Du point de vue stylistique, l’œuvre de Penn présente des aspects en apparence contradictoires. En effet, depuis longtemps reconnu pour son œuvre imprimé, Penn a réalisé des images photographiques dont les tons et le dégradé supportent mal la reproduction et qui doivent absolument être contemplées dans leur tirage original. Les sujets qu’il choisit sont en outre très divers : photos de mannequins superbement habillés et portraits de personnages célèbres côtoient natures mortes composées de déchets et portraits “ethnographiques” d’inconnus. Il existe néanmoins des constantes dans l’œuvre de Penn, notamment ce style élégant qui tend à faire ressortir le sujet, et le dépouillement de l’arrière-plan. Par ailleurs, bien que très différents les uns des autres, ses sujets sont toujours photographiés dans le cadre neutre et médiateur du studio.

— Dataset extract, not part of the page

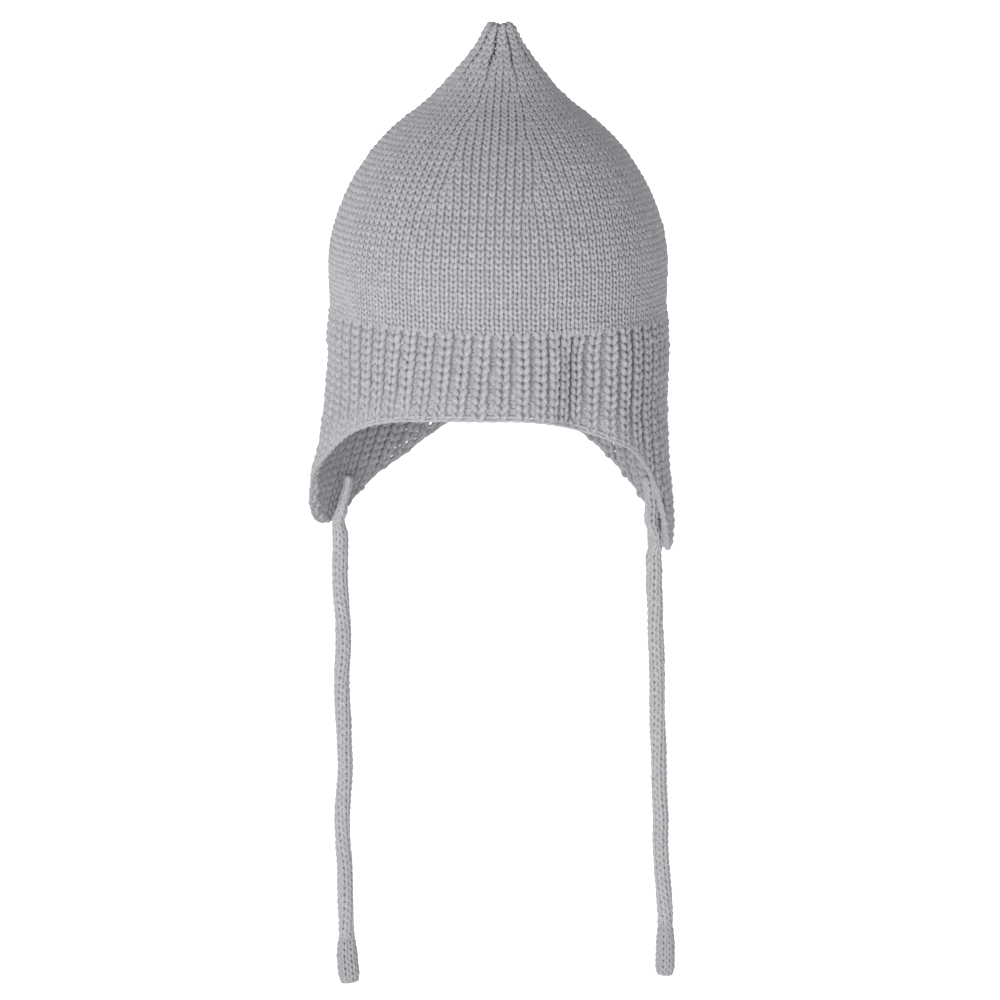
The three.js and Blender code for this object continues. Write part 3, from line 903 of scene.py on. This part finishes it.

En mettant en scène de manière tout à fait insolite le processus de la photographie, cette exposition donne à voir le lien manifeste qui existe entre le fond et la forme. Les fantômes de la vie passée de Penn témoignent ainsi les pouvoirs alchimiques de l’artiste.
Terence Pitts
Centre pour la photographie créative.
Université d’Arizona, Tucson, Arizona.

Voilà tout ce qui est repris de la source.